● **Exercise prompt**: Copy the first line of the material below and every later line through the line containing "import * as THREE from 'three';", without any other output.

--- Start Data excerpt ---

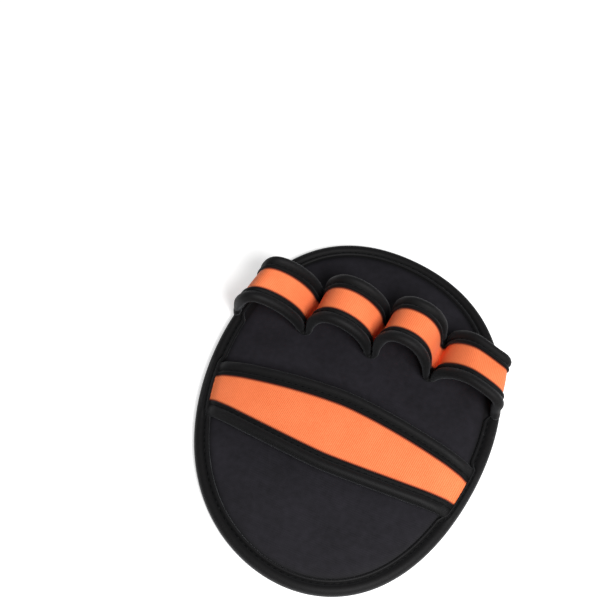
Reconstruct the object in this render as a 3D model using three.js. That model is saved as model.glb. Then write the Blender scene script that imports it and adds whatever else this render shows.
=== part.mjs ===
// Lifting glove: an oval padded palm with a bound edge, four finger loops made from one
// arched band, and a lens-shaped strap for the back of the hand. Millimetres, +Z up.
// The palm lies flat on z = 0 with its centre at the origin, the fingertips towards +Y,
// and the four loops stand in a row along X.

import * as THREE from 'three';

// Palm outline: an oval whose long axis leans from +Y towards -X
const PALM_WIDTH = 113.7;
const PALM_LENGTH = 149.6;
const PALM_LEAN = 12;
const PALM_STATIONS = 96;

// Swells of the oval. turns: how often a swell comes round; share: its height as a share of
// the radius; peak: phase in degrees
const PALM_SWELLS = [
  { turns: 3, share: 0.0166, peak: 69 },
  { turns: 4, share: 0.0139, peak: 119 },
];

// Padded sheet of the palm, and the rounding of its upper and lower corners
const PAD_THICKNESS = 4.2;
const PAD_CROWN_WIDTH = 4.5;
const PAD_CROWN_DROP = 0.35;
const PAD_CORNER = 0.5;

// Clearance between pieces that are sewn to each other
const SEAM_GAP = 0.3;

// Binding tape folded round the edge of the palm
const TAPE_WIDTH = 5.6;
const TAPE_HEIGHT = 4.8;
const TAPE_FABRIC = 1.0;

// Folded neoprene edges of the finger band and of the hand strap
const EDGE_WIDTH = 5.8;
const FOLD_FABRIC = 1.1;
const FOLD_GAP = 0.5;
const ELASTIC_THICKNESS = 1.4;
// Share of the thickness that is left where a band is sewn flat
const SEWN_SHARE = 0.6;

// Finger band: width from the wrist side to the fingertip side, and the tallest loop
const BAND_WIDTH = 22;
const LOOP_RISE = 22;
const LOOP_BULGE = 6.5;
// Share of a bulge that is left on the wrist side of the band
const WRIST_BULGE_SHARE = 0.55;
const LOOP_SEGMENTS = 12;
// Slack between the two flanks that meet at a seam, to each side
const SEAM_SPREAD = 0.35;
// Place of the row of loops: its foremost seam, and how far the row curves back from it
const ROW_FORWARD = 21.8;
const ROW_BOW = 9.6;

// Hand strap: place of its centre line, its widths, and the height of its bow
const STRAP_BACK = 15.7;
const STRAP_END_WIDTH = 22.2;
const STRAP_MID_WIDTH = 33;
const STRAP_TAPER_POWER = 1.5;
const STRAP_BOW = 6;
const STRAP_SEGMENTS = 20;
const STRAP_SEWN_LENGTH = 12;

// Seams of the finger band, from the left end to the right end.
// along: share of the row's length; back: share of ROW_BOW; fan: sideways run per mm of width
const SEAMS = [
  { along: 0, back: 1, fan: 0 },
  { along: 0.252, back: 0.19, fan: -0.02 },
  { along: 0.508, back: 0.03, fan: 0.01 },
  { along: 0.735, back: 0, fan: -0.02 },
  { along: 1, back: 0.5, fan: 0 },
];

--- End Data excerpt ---

● **The result**:
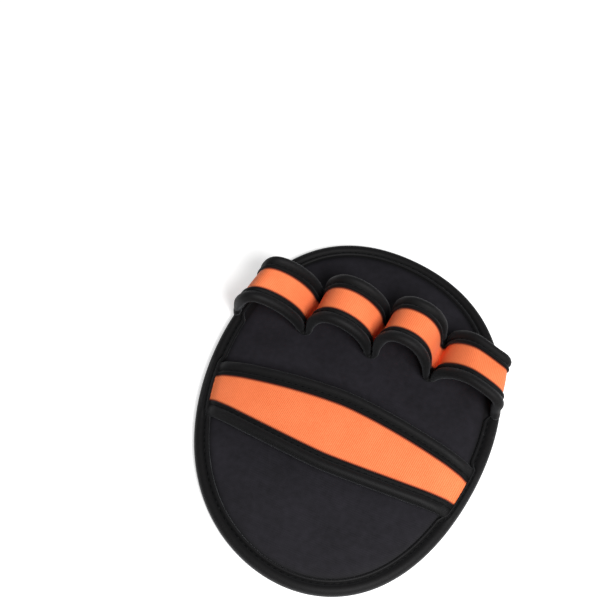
Reconstruct the object in this render as a 3D model using three.js. That model is saved as model.glb. Then write the Blender scene script that imports it and adds whatever else this render shows.
=== part.mjs ===
// Lifting glove: an oval padded palm with a bound edge, four finger loops made from one
// arched band, and a lens-shaped strap for the back of the hand. Millimetres, +Z up.
// The palm lies flat on z = 0 with its centre at the origin, the fingertips towards +Y,
// and the four loops stand in a row along X.

import * as THREE from 'three';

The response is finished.